Claude Code 15: The Results Are In -- Can LLMs Replicate a PNAS Paper? (Part 2)
- Author/Source: Scott Cunningham (Baylor), via Substack ("Causal Inference")
-
Original: https://causalinf.substack.com/p/claude-code-15-the-results-are-in
-
Key Ideas
- 69% agreement between gpt-4o-mini (zero-shot) and the original fine-tuned RoBERTa classifier on 304,995 speech segments
- Total cost: $10.99; batch processing time: 2.6 hours (expected 24); total project time: ~4.6 hours
- The LLM is more cautious: when uncertain, it classifies as NEUTRAL rather than picking a side; direct PRO-to-ANTI polarity flips are rare (only ~4%)
- The polarization finding from Card et al. is robust -- both classifiers show Democrats and Republicans diverging sharply since the 1970s
- Country-of-origin patterns replicate with the same ordering (Italy > China > Mexico in positivity)
- Human annotators themselves agreed at only Krippendorff's alpha = 0.48, providing context for the 69% machine-machine agreement
- LLMs as viable zero-shot classifiers: for exploratory text analysis without resources to fine-tune, gpt-4o-mini is a practical option
-
Referee 2 was used from within the same session (violating the protocol), caught only by a reader -- illustrating how easy it is to break one's own workflow
-
Summary
This is the results post for the PNAS replication experiment. Cunningham reports that gpt-4o-mini agreed with the original RoBERTa classifier on 69% of the 304,995 congressional and presidential speech segments.

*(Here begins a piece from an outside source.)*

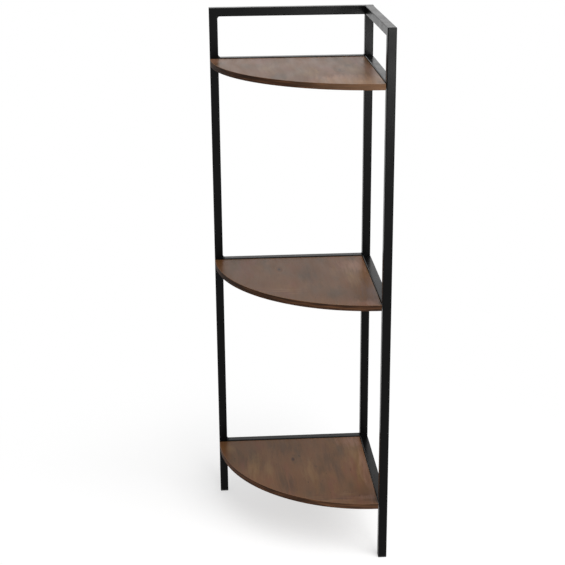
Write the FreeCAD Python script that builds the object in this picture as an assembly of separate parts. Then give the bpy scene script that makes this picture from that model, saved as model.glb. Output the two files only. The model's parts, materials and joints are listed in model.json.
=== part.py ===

The batch job completed in 2.6 hours rather than the expected 24, at a cost of $10.99. The transition matrix reveals a systematic pattern: when the two classifiers disagree, the LLM almost always moves toward NEUTRAL (33% of PRO speeches and 44% of ANTI speeches reclassified as NEUTRAL), while direct polarity flips (PRO to ANTI or vice versa) are rare at around 4%. Cunningham interprets this as the LLM being appropriately cautious on marginal, ambiguous speeches.
The substantive findings from the original paper survive: partisan polarization on immigration rhetoric since the 1970s is clearly visible in both the original and LLM classifications. Country-of-origin analysis also replicates, with the same ordering of sentiment toward Italian, Chinese, and Mexican immigrants. A Texas-specific analysis shows the same polarization pattern with more noise. Cunningham contextualizes the 69% agreement by noting that human annotators themselves achieved only moderate agreement (Krippendorff's alpha = 0.48).
The post concludes that LLM-based zero-shot classification is now a viable path for researchers who lack resources to fine-tune custom models. The cost barrier ($11), time barrier (4.6 hours total), and expertise barrier (Claude Code handled the infrastructure) are all dramatically lower than traditional approaches.
- Relevance to Economics Research
This post provides direct evidence that off-the-shelf LLMs can replicate trained NLP classifier results well enough to preserve substantive conclusions in economics research. The $11 / 4.6-hour benchmark makes computational text analysis accessible to solo researchers without ML expertise or GPU infrastructure. The finding that qualitative conclusions are robust even when point-level agreement is imperfect is important for economists considering LLM-based measurement of sentiment, framing, or rhetoric in large text corpora. The candid admission about accidentally violating the Referee 2 protocol is also instructive about the discipline required to maintain rigorous AI-assisted workflows.